The truth is, the more I study the Bible, the more I understand why other people do not. There are hard teachings in this book, things that are more troubling than comforting. Sometimes I think people don't read the Bible because they prefer their imagined version of Jesus to the Jesus of the Gospels. Unlike our sanitized and sentimental imaginations, the Jesus described in the gospels is complex; sometimes he says, "Come to me all you who are weary and heavy-laden and I will give you rest" and sometimes he is more like the Jesus in this morning's Gospel reading.

Even with my experience of Bible study, I am not accustomed to thinking that Jesus behaved like…well…a jerk. A heel. Uncaring, insensitive. When we ask the question, "What would Jesus do?" this is not the answer we expect! And yet that is exactly the way Jesus can come across to us in the lesson from Matthew.

Which puts me right back at understanding just how important Bible study is, precisely because so much of what is in there can leave us uncomfortable and confused.

The first step in making sense of today's lesson is to remember that the Gospels are not a diary or a public record of events. Each Gospel took sayings and events from Jesus' life and arranged them in such a way that the whole supported the ideas about Jesus they wished to emphasize, the ways their community experienced Christ in significant ways. In fact, it is fair to say that the writers of the Gospels were in no way objective, but very much biased.

The second step in making sense of today's lesson is by looking at the way Matthew tells the story.

Two of the gospels tell this story, Matthew and Mark. Most scholars believe that Mark was written first and that Matthew and Luke both used Mark as a source while they wrote, adding some material from additional sources. If you'd like to read Mark's account of Jesus' encounter with the Canaanite woman (Mark calls her the Syrophoenician woman), you can find it in Mark 7:24-30. Matthew and Mark tell basically the same story, but the details are slightly and significantly different.

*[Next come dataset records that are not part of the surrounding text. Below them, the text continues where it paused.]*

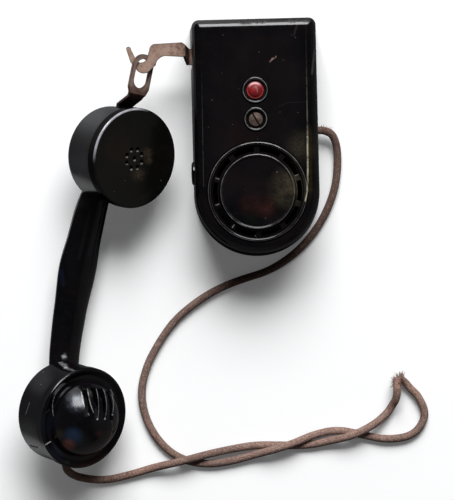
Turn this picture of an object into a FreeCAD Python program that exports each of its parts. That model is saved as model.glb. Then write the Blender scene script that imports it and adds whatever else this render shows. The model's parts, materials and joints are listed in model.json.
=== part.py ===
import FreeCAD, Part
import math
import os
from types import SimpleNamespace

import Sketcher
from FreeCAD import Placement, Rotation, Vector

# A wall intercom telephone, lying on its back: +X to the right, +Y up the wall, +Z out of the wall.
# The origin is the centre of the box's back, on the wall face. Sizes are in millimetres.

SIZES = {
    # Box
    "box_width": 79.0,
    "box_height": 147.0,
    "box_depth": 46.0,
    "cover_wall": 2.6,
    "cover_face": 3.0,
    "cover_draft": 2.0,
    "edge_round": 6.0,
    "corner_round": 4.5,
    "base_thickness": 4.0,
    "seat_gap": 0.3,
    "running_gap": 0.08,
    # Grille
    "grille_radius": 29.6,
    "disc_radius": 22.35,
    "slot_inner": 24.5,
    "slot_outer": 27.3,
    "slot_count": 10.0,
    "rib_width": 3.5,
    "bead_width": 2.0,
    "groove_depth": 1.3,
    # Call button and its contacts
    "button_drop": 45.5,
    "button_radius": 5.2,
    "button_rise": 1.2,
    "button_well": 6.6,
    "leaf_thickness": 0.4,
    "leaf_width": 5.0,
    # Cover screw
    "screw_drop": 63.2,
    "screw_head": 4.2,
    "screw_shank": 1.7,
    "screw_well": 6.0,
    "well_depth": 2.5,
    # Fixing holes in the base
    "fixing_spacing": 124.0,
    "fixing_hole": 2.25,
    "cable_hole": 5.0,
    # Hook
    "hook_drop": 22.5,
    "pivot_inset": 10.0,
    "plate_thickness": 2.0,
    "lever_level": 22.0,
    "hook_level": 35.7,
    "hook_thickness": 1.6,
    "pivot_radius": 2.0,
    "tail_length": 22.0,
    # Handset
    "handset_roll": 39.0,
    "handset_turn": 12.86,
    "handset_pitch": 1.35,
    "handset_x": 34.9,
    "handset_drop": 85.3,
    "handset_height": 43.02,
    "cup_spacing": 162.3,
    "ear_radius": 30.9,
    "ear_depth": 32.6,
    "ear_tilt": -0.6,
    "mouth_radius": 31.4,
    "mouth_depth": 29.5,
    "mouth_raise": 2.2,
    "mouth_tilt": 0.0,
    "cup_wall": 3.0,
    "cap_skirt": 6.2,
    "dome_radius": 24.2,
    "dome_height": 19.8,
    "dome_wall": 2.0,
    "speech_slots": 4.0,
    "speech_slot_width": 3.2,
    "speech_slot_pitch": 5.8,
    "handle_width": 27.0,
    "handle_thickness": 18.5,
    "handle_depth": 35.5,
    # Loop on the handset
    "loop_depth": 11.2,
    "loop_thickness": 1.6,
    "loop_width": 15.5,
    "loop_stroke": 2.7,
    "loop_top": 63.9,
    "loop_hole": 18.1,
    # Cord
    "cord_diameter": 4.8,
    "cord_exit_y": 4.3,
    "cord_exit_z": 8.0,
}

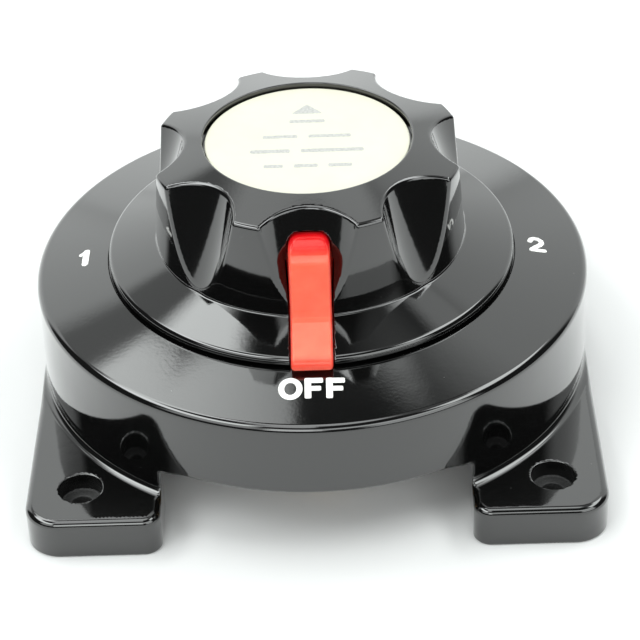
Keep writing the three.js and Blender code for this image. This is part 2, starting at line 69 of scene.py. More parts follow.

Part of figuring out Matthew's point is by looking at how any given story fits with the surrounding material. Immediately before this story, Jesus had an exchange with the scribes and Pharisees about tradition and authority, and what is clean and what is not clean. The religious authorities got after Jesus because his disciples did not wash before they ate. Jesus told them, "it is not what goes into the mouth that defiles a person, but it is what comes out of the mouth that defiles." (Mt. 15:11) What he means, of course, is that outward appearances mean nothing; it is what comes out of the heart of a person that truly matters.

Naturally, the scribes and Pharisees took offense at this teaching, and it may be part of the reason for the beginning of our text: "Jesus left and went away to the district of Tyre and Sidon (v. 21)." Jesus and the disciples went just to the north and west of Galilee, along the sea. This was Gentile territory, a fact that is brought home when Matthew tells us that a "Canaanite woman from that region came out and started shouting, "Have mercy on me, Lord, Son of David; my daughter is tormented by a demon." (v. 22)

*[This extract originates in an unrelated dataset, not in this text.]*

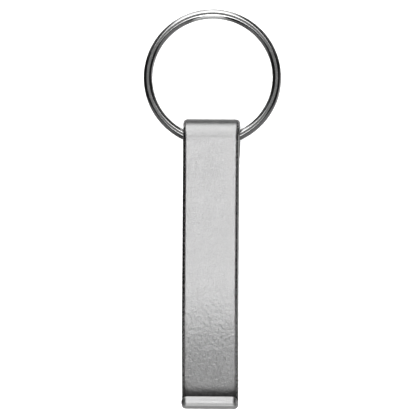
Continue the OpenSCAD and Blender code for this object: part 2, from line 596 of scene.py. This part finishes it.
def white_tent():
    """The tent round the object: dark walls with soft white panels.

    The camera itself sees only white. Azimuths count in degrees from +X towards +Y,
    and heights are the upward part of a direction, from -1 to 1.
    """
    dark, camera_white = 0.01, 1.5
    world = bpy.data.worlds.new("tent")
    world.use_nodes = True
    n = Nodes(world.node_tree)
    n.tree.nodes.clear()
    place = n.add("ShaderNodeTexCoord")
    split = n.add("ShaderNodeSeparateXYZ")
    n.feed(split.inputs["Vector"], place.outputs["Generated"])
    x, y, z = split.outputs

    # How far a direction reaches sideways. A little over 1 keeps it above 0 straight up.
    over_one = 1.0001
    level_reach = n.math("SQRT", n.math("SUBTRACT", over_one, n.math("MULTIPLY", z, z)))

    def fade(value, start, end, low, high):
        """From low before the start to high after the end, softly."""
        return n.spread(value, start, end, low, high, "SMOOTHSTEP")

    def band(value, low, high, soft):
        """1 where the value is from low to high, and 0 well outside."""
        rising = fade(value, low - soft, low + soft, 0, 1)
        falling = fade(value, high - soft, high + soft, 1, 0)
        return n.math("MULTIPLY", rising, falling)

    def wall(azimuth, half_width, low, high, soft_deg=7, soft=0.06):
        """A panel that stands on one side, from a low to a high edge."""
        a, half = math.radians(azimuth), math.radians(half_width)
        soft_edge = math.radians(soft_deg)
        along = n.math("ADD", n.math("MULTIPLY", x, math.cos(a)),
                       n.math("MULTIPLY", y, math.sin(a)))
        facing = n.math("DIVIDE", along, level_reach)
        sides = fade(facing, math.cos(half + soft_edge), math.cos(half - soft_edge), 0, 1)
        return n.math("MULTIPLY", sides, band(z, low, high, soft))

    # The roof is a narrow strip over the bar, which dims towards the claw's end and a
    # little towards the ring's. It has a gap for the lens, with a brighter rim, and the
    # flat of the ring's wire shows that gap.
    roof = n.math("MULTIPLY", band(x, low=-0.115, high=0.065, soft=0.035),
                  band(z, low=0, high=2, soft=0.2))
    claw_end = fade(y, start=-0.72, end=-0.20, low=0.07, high=1)
    ring_end = fade(y, start=0.30, end=0.62, low=1, high=0.5)
    lens_rim = n.factor(band(y, low=0.08, high=0.44, soft=0.06), inside=1.15)
    lens_gap = n.factor(band(y, low=0.205, high=0.31, soft=0.02), inside=0.06)
    for part in (claw_end, ring_end, lens_rim, lens_gap):
        roof = n.math("MULTIPLY", roof, part)

    # A dim ring of cloth fills the reflections low down, but not at the strip's sides
    sideways = n.math("DIVIDE", n.math("ABSOLUTE", x), level_reach)
    not_sides = fade(sideways, start=0.80, end=0.94, low=1, high=0)
    cloth = n.math("MULTIPLY", not_sides, band(z, low=0.12, high=0.52, soft=0.07))
    below = band(z, low=-2, high=-0.60, soft=0.15)

    # The walls stand beyond the ring, before the claw, at the left, and two at the right
    panels = (
        (roof, 3.15),
        (wall(azimuth=97, half_width=20, low=-0.05, high=0.90), 1.3),
        (wall(azimuth=272, half_width=17, low=-0.35, high=0.75), 0.9),
        (wall(azimuth=208, half_width=17, low=-0.50, high=0.95), 0.13),
        (wall(azimuth=323, half_width=25, low=-0.50, high=0.95), 0.18),
        (wall(azimuth=0, half_width=12, low=-0.50, high=0.25), 0.45),
        (below, 0.40),
        (cloth, 0.16),
    )
    total = dark
    for mask, radiance in panels:
        total = n.math("MAXIMUM", total, n.math("MULTIPLY", mask, radiance))
    shiny = n.add("ShaderNodeBackground")
    n.feed(shiny.inputs["Strength"], total)
    plain = n.add("ShaderNodeBackground")
    n.feed(plain.inputs["Strength"], camera_white)
    rays = n.add("ShaderNodeLightPath")
    mix = n.add("ShaderNodeMixShader")
    n.feed(mix.inputs["Fac"], rays.outputs["Is Camera Ray"])
    n.feed(mix.inputs[1], shiny.outputs["Background"])
    n.feed(mix.inputs[2], plain.outputs["Background"])
    out = n.add("ShaderNodeOutputWorld")
    n.feed(out.inputs["Surface"], mix.outputs["Shader"])
    bpy.context.scene.world = world


# ---------------------------------------------------------------- the camera

# The camera faces the bar's front, a little from the right and barely rolled
CAMERA_YAW = math.radians(1.7)
CAMERA_ROLL = math.radians(0.44)
CAMERA_DISTANCE = 2.5
VIEW_WIDTH = mm(97.45)
AIM = Vector((mm(-0.13), mm(-0.43), EYE.z + EYE_OUTER_R))


def camera():
    """A long lens that takes in the view's width at the front face."""
    data = bpy.data.cameras.new("camera")
    data.lens = data.sensor_width * CAMERA_DISTANCE / VIEW_WIDTH
    back = (FRONT * math.cos(CAMERA_YAW) + ACROSS * math.sin(CAMERA_YAW)).normalized()
    side = Vector((0, 1, 0)).cross(back).normalized()
    up = back.cross(side)
    turn = Matrix.Rotation(CAMERA_ROLL, 3, back)
    side, up = turn @ side, turn @ up
    seen = bpy.data.objects.new("camera", data)
    seen.matrix_world = Matrix((
        (side.x, up.x, back.x, 0), (side.y, up.y, back.y, 0),
        (side.z, up.z, back.z, 0), (0, 0, 0, 1)))
    seen.location = AIM + back * CAMERA_DISTANCE
    bpy.context.scene.collection.objects.link(seen)
    bpy.context.scene.camera = seen


# ---------------------------------------------------------------- putting it together

camera()
floor()
overhead_light()
white_tent()
bpy.context.scene.view_settings.view_transform = "Standard"

strip = strip_mesh()
strip.data.materials.append(satin_aluminium())
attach(strip, "opener")
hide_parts("opener_body")

ring = ring_mesh()
ring.data.materials.append(bright_nickel())
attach(ring, "ring")
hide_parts("split_ring")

Remember that the Canaanites were the Old Testament enemies of the Israelites. And relations between Jews and Gentiles were strained at best.

This woman is not only a Canaanite, but she is lone female daring—or desperate!—enough to approach a group of foreign men without a male family member. This is odd and risky behavior to be sure.

She is an outsider on multiple accounts, but she knows what she needs, and she knows who can give it to her, so outsider or not, the woman begs Jesus to have mercy on her. She is LOUD about it. Tom Long says, 'the word that is translated as "shouting" here can also mean "scream" or "shriek" and is used in Revelation 12:2 to describe the cries of a woman in labor. 1

Not only that, but in spite of being a Gentile, she addresses Jesus as the Jewish messiah, calling him, "Lord, Son of David." There are a couple of things that are notable about this. First, in Mark's account, the woman does not address Jesus this way. Second, Matthew's Canaanite woman seems to recognize what the scribes and the Pharisees and sometimes the disciples do not. Remember how last week we heard the story of the disciples in a boat in a storm, and Peter telling Jesus, "IF it is you, command me to come to you on the water." (14.28 ff.) Peter still wasn't quite sure that Jesus was the Son of God. And yet, this foreign woman who is not a Jew and has presumably never met Jesus before immediately recognizes him as the Son of God, and addresses him by this title at the top of her lungs.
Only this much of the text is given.